Gesund ist der Zweifel, wenn ich weiß, dass alle Dinge der Veränderung unterworfen sind. Darin liegt für mich die Möglichkeit, mich anzupassen, flexibel zu sein und neue Informationen aufzunehmen. Gerade als Zweifelnder weiß ich, dass ich kein Roboter bin, der einmal programmiert, stets auf die gleiche Art verfährt. Ich habe keinen »eisernen« Willen, sondern einen anpassungsfähigen. Genau darin liegt dann meine Stärke und das macht mich widerstandsfähig. Aber ohne die Gewissheit, in mir selbst und in Gott geborgen zu sein, wird Zweifeln zur Verzweiflung.

Zweifeln ist kein Skeptizismus. Er bleibt auf die Wahrheit bezogen.

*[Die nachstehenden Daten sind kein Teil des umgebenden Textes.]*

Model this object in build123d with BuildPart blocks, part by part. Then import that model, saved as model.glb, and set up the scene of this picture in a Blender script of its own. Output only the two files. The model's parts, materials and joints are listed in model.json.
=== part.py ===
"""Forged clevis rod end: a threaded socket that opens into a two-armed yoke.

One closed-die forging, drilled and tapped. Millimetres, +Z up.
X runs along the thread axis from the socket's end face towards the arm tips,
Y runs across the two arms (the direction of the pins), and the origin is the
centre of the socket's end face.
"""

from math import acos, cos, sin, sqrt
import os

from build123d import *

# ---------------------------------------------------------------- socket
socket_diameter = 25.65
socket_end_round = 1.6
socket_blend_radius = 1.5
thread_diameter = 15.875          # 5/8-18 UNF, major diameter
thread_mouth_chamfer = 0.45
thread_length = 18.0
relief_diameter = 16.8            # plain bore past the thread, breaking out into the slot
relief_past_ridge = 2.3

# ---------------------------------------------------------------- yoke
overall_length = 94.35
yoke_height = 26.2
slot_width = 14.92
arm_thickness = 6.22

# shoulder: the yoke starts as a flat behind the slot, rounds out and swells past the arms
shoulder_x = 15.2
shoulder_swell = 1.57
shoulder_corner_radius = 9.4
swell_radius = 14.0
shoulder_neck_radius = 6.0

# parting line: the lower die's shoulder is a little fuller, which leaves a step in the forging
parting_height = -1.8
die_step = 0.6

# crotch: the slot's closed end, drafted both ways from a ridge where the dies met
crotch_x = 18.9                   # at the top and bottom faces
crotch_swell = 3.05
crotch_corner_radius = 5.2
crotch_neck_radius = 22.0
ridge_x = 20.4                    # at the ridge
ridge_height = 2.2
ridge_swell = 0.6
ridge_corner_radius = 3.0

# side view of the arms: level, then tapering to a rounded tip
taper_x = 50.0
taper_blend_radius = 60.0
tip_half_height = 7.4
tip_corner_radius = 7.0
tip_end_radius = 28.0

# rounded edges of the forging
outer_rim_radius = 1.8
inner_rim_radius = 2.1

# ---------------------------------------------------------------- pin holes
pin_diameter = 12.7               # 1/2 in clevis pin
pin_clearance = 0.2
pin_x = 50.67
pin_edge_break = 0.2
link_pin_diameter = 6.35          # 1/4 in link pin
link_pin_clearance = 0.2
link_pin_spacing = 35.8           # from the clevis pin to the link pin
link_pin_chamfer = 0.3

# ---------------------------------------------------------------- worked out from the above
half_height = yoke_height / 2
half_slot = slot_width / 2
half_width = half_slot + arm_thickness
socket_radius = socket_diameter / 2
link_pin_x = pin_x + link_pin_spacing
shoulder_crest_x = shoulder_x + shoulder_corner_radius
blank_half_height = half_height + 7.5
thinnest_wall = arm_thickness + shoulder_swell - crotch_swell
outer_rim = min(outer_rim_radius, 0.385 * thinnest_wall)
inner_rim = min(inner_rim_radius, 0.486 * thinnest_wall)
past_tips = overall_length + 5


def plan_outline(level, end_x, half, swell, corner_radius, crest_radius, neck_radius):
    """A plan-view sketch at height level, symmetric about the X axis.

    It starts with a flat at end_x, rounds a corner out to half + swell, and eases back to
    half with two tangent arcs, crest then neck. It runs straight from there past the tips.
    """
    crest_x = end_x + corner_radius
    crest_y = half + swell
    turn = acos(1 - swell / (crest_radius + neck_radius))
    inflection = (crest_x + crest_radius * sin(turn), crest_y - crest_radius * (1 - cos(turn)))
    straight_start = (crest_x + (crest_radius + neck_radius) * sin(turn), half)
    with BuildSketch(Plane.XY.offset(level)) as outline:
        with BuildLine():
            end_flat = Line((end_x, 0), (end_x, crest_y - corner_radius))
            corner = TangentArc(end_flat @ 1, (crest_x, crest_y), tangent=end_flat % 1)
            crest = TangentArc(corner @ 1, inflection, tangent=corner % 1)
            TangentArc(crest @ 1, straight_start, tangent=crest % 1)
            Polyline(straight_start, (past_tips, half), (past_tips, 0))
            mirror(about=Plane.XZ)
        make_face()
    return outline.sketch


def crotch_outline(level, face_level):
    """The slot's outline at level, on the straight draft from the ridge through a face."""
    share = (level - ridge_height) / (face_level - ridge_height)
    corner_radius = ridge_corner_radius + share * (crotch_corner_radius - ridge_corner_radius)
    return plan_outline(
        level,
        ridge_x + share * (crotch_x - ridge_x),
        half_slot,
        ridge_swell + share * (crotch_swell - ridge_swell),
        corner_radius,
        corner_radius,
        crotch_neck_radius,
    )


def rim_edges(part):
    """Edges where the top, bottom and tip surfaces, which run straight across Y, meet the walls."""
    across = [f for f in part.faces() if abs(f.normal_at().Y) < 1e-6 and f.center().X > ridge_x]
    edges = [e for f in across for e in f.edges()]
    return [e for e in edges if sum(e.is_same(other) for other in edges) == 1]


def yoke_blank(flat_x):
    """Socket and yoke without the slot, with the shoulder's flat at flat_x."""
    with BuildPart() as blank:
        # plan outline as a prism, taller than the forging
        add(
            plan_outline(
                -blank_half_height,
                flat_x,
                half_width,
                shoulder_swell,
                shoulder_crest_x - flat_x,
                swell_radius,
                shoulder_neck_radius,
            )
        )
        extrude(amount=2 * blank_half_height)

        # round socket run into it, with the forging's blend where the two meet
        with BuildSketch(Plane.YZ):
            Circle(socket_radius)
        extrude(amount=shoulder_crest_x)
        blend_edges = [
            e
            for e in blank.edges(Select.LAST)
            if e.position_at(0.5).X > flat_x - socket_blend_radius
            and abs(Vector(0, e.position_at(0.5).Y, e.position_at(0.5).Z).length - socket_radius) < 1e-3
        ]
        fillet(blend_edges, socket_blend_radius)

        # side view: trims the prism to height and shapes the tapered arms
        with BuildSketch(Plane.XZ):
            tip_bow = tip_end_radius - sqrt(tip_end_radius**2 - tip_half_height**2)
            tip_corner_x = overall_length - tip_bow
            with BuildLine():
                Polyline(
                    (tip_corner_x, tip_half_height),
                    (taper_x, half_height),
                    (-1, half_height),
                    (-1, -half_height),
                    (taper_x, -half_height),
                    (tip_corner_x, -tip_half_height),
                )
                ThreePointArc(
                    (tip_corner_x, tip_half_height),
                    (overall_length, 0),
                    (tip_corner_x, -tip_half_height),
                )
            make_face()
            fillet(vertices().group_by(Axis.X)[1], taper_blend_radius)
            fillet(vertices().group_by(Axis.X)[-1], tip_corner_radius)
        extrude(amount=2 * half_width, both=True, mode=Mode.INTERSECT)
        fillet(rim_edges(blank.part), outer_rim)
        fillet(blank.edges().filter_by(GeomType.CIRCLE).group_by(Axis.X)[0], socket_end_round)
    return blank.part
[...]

Zweifeln führt auf den Weg, ich selbst zu sein. Es führt zu mir selbst und damit zu Gott. Auch für Descartes war es deutlich: Das »ich denke, d.h. ich bin«, bedeutet zugleich »Gott ist.« Wenn ich in dieser Weise darüber nachdenke, haben auch die Zweifel des Thomas und des Petrus beide zu Jesus geführt. Der Zweifel ist kein Gegner des glaubenden Vertrauens, sondern das Zeichen dafür, wie wichtig Vertrauen ist. Er ruft zum wahren Vertrauen. Dann ist Zweifeln gesund!